Return every line of the material exactly.

* begin *

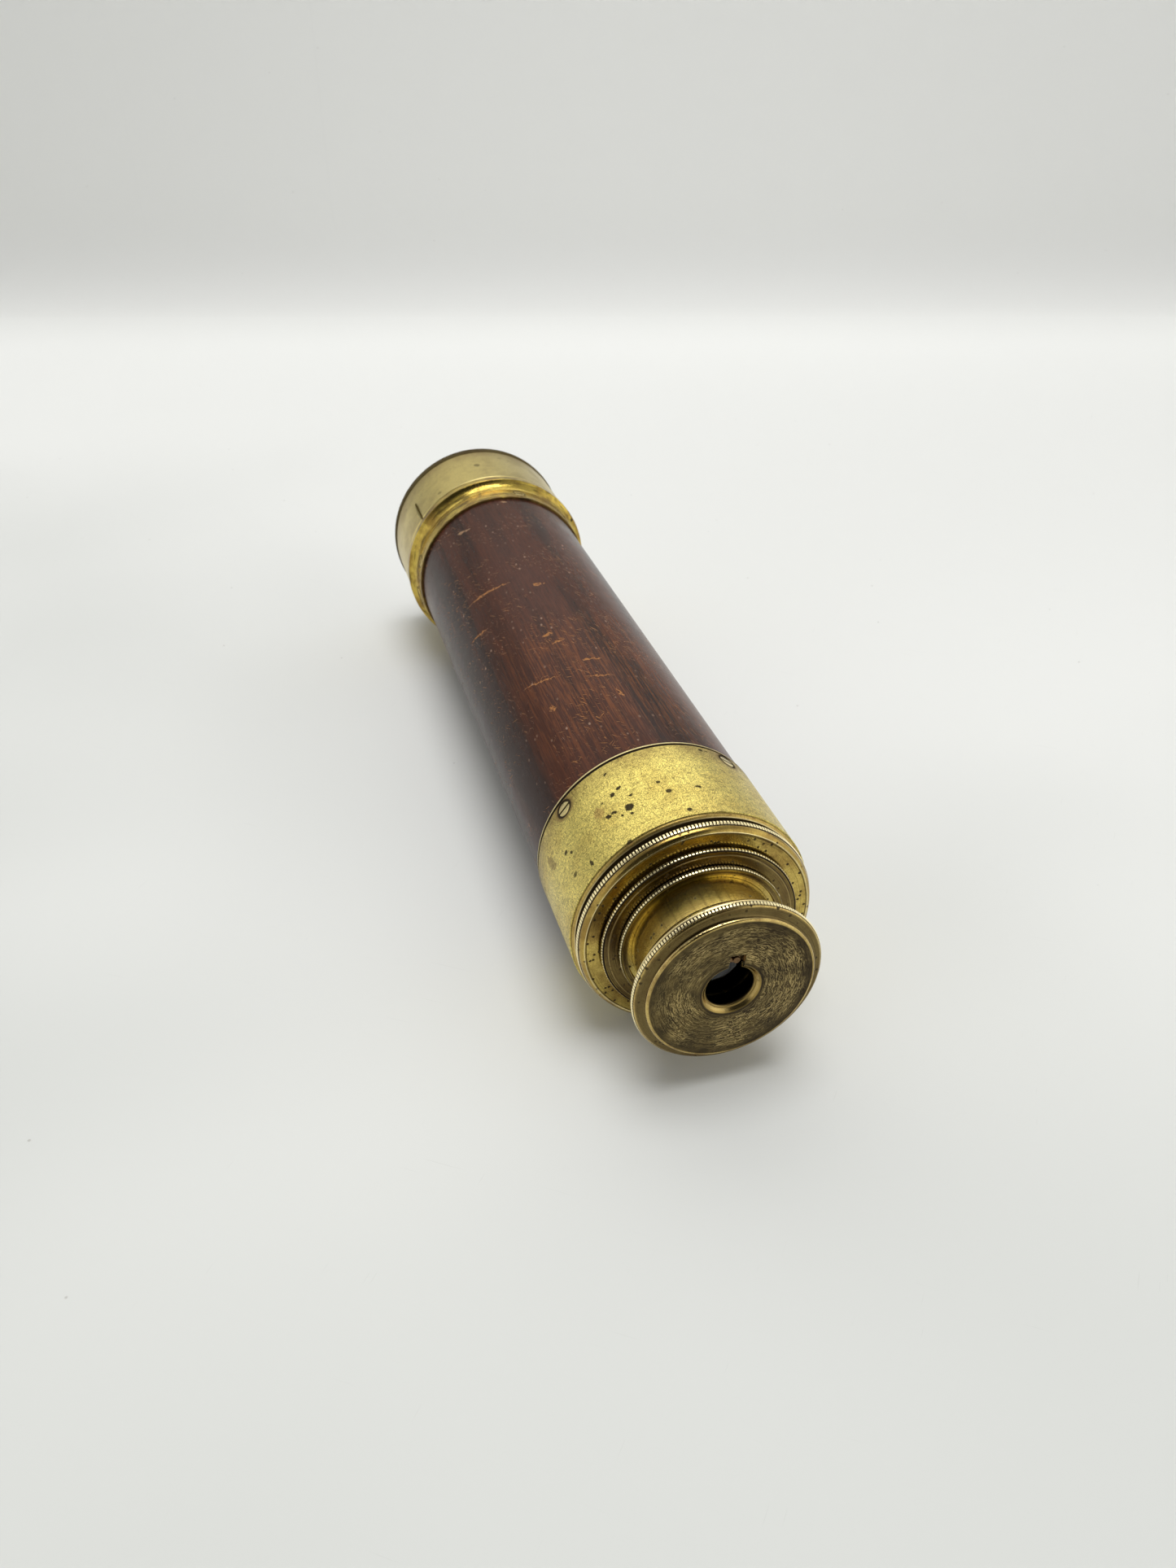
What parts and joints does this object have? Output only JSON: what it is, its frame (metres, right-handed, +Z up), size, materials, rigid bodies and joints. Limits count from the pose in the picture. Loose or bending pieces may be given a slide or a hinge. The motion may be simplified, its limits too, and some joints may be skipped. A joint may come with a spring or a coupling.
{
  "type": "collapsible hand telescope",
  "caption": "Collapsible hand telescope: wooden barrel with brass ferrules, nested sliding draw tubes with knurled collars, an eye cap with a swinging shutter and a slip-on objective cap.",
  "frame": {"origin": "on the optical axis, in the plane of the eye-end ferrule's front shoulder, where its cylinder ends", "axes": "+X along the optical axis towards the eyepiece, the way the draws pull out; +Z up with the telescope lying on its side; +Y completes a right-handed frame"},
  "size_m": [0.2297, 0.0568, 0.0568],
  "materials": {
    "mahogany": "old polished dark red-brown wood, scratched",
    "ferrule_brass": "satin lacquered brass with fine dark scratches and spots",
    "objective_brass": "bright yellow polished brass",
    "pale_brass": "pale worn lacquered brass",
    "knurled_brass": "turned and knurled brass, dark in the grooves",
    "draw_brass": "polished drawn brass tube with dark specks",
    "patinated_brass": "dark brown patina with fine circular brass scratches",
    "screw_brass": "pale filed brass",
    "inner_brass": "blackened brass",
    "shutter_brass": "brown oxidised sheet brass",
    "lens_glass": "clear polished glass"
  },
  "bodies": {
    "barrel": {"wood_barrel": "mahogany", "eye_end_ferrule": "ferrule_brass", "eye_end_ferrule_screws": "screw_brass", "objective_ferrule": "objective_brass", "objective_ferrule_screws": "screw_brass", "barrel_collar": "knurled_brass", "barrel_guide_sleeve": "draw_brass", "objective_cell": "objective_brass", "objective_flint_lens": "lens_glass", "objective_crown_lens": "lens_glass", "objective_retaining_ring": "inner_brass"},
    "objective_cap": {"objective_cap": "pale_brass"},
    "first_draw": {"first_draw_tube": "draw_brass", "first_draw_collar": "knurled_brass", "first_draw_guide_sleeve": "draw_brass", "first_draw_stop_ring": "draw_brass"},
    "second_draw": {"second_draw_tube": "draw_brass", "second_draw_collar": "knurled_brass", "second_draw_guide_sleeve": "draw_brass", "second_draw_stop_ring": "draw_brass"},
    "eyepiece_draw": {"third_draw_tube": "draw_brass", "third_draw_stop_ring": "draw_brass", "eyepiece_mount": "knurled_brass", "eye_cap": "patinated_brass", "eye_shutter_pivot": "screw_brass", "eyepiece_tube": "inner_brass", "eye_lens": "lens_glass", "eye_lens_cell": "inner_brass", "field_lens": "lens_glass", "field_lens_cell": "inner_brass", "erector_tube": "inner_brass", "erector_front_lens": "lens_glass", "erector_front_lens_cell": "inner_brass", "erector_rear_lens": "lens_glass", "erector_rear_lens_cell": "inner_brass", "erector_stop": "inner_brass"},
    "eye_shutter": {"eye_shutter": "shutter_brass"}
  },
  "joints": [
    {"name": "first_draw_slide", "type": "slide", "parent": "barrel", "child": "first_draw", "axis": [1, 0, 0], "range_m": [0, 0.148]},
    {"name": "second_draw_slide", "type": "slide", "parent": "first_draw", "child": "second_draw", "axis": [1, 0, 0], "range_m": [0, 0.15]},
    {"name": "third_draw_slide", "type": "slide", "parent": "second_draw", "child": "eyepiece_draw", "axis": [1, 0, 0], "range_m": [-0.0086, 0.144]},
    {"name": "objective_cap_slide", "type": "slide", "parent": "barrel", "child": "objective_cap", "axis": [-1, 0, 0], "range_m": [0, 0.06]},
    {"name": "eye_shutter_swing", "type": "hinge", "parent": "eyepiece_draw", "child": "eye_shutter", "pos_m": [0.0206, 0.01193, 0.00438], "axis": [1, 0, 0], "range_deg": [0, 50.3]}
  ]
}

* end *

* _Answer for this exercise_:
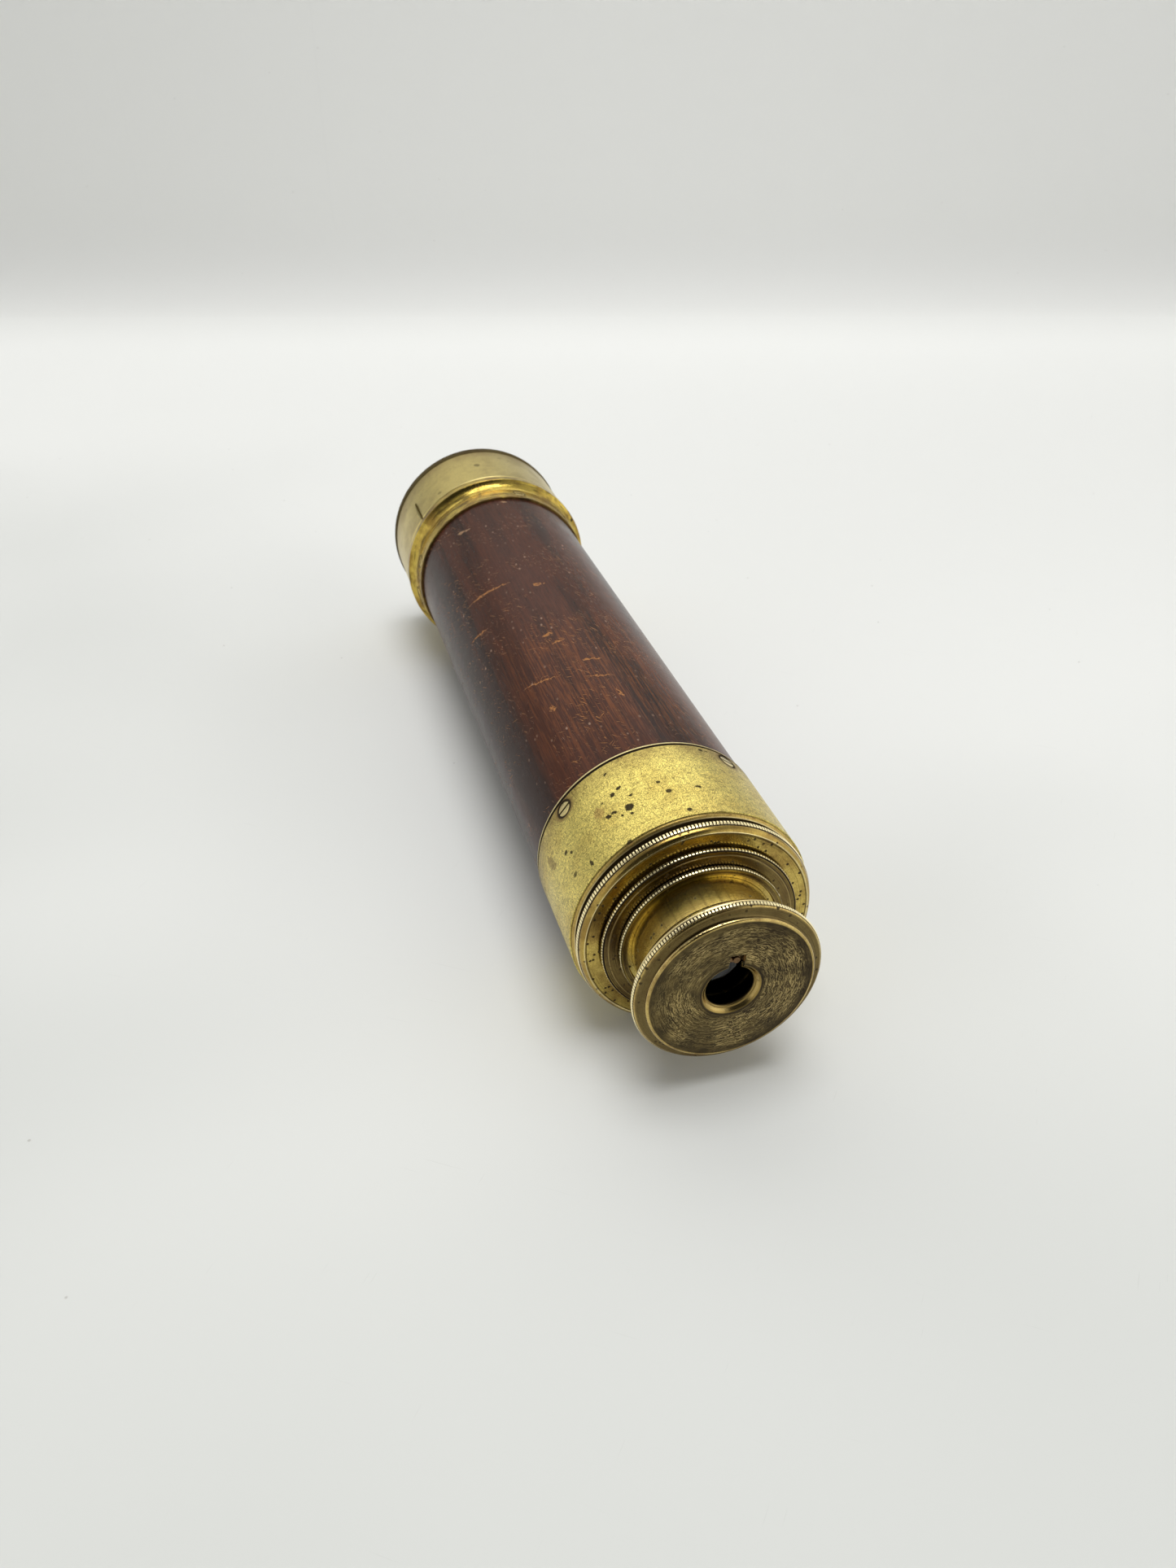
What parts and joints does this object have? Output only JSON: what it is, its frame (metres, right-handed, +Z up), size, materials, rigid bodies and joints. Limits count from the pose in the picture. Loose or bending pieces may be given a slide or a hinge. The motion may be simplified, its limits too, and some joints may be skipped. A joint may come with a spring or a coupling.
{
  "type": "collapsible hand telescope",
  "caption": "Collapsible hand telescope: wooden barrel with brass ferrules, nested sliding draw tubes with knurled collars, an eye cap with a swinging shutter and a slip-on objective cap.",
  "frame": {"origin": "on the optical axis, in the plane of the eye-end ferrule's front shoulder, where its cylinder ends", "axes": "+X along the optical axis towards the eyepiece, the way the draws pull out; +Z up with the telescope lying on its side; +Y completes a right-handed frame"},
  "size_m": [0.2297, 0.0568, 0.0568],
  "materials": {
    "mahogany": "old polished dark red-brown wood, scratched",
    "ferrule_brass": "satin lacquered brass with fine dark scratches and spots",
    "objective_brass": "bright yellow polished brass",
    "pale_brass": "pale worn lacquered brass",
    "knurled_brass": "turned and knurled brass, dark in the grooves",
    "draw_brass": "polished drawn brass tube with dark specks",
    "patinated_brass": "dark brown patina with fine circular brass scratches",
    "screw_brass": "pale filed brass",
    "inner_brass": "blackened brass",
    "shutter_brass": "brown oxidised sheet brass",
    "lens_glass": "clear polished glass"
  },
  "bodies": {
    "barrel": {"wood_barrel": "mahogany", "eye_end_ferrule": "ferrule_brass", "eye_end_ferrule_screws": "screw_brass", "objective_ferrule": "objective_brass", "objective_ferrule_screws": "screw_brass", "barrel_collar": "knurled_brass", "barrel_guide_sleeve": "draw_brass", "objective_cell": "objective_brass", "objective_flint_lens": "lens_glass", "objective_crown_lens": "lens_glass", "objective_retaining_ring": "inner_brass"},
    "objective_cap": {"objective_cap": "pale_brass"},
    "first_draw": {"first_draw_tube": "draw_brass", "first_draw_collar": "knurled_brass", "first_draw_guide_sleeve": "draw_brass", "first_draw_stop_ring": "draw_brass"},
    "second_draw": {"second_draw_tube": "draw_brass", "second_draw_collar": "knurled_brass", "second_draw_guide_sleeve": "draw_brass", "second_draw_stop_ring": "draw_brass"},
    "eyepiece_draw": {"third_draw_tube": "draw_brass", "third_draw_stop_ring": "draw_brass", "eyepiece_mount": "knurled_brass", "eye_cap": "patinated_brass", "eye_shutter_pivot": "screw_brass", "eyepiece_tube": "inner_brass", "eye_lens": "lens_glass", "eye_lens_cell": "inner_brass", "field_lens": "lens_glass", "field_lens_cell": "inner_brass", "erector_tube": "inner_brass", "erector_front_lens": "lens_glass", "erector_front_lens_cell": "inner_brass", "erector_rear_lens": "lens_glass", "erector_rear_lens_cell": "inner_brass", "erector_stop": "inner_brass"},
    "eye_shutter": {"eye_shutter": "shutter_brass"}
  },
  "joints": [
    {"name": "first_draw_slide", "type": "slide", "parent": "barrel", "child": "first_draw", "axis": [1, 0, 0], "range_m": [0, 0.148]},
    {"name": "second_draw_slide", "type": "slide", "parent": "first_draw", "child": "second_draw", "axis": [1, 0, 0], "range_m": [0, 0.15]},
    {"name": "third_draw_slide", "type": "slide", "parent": "second_draw", "child": "eyepiece_draw", "axis": [1, 0, 0], "range_m": [-0.0086, 0.144]},
    {"name": "objective_cap_slide", "type": "slide", "parent": "barrel", "child": "objective_cap", "axis": [-1, 0, 0], "range_m": [0, 0.06]},
    {"name": "eye_shutter_swing", "type": "hinge", "parent": "eyepiece_draw", "child": "eye_shutter", "pos_m": [0.0206, 0.01193, 0.00438], "axis": [1, 0, 0], "range_deg": [0, 50.3]}
  ]
}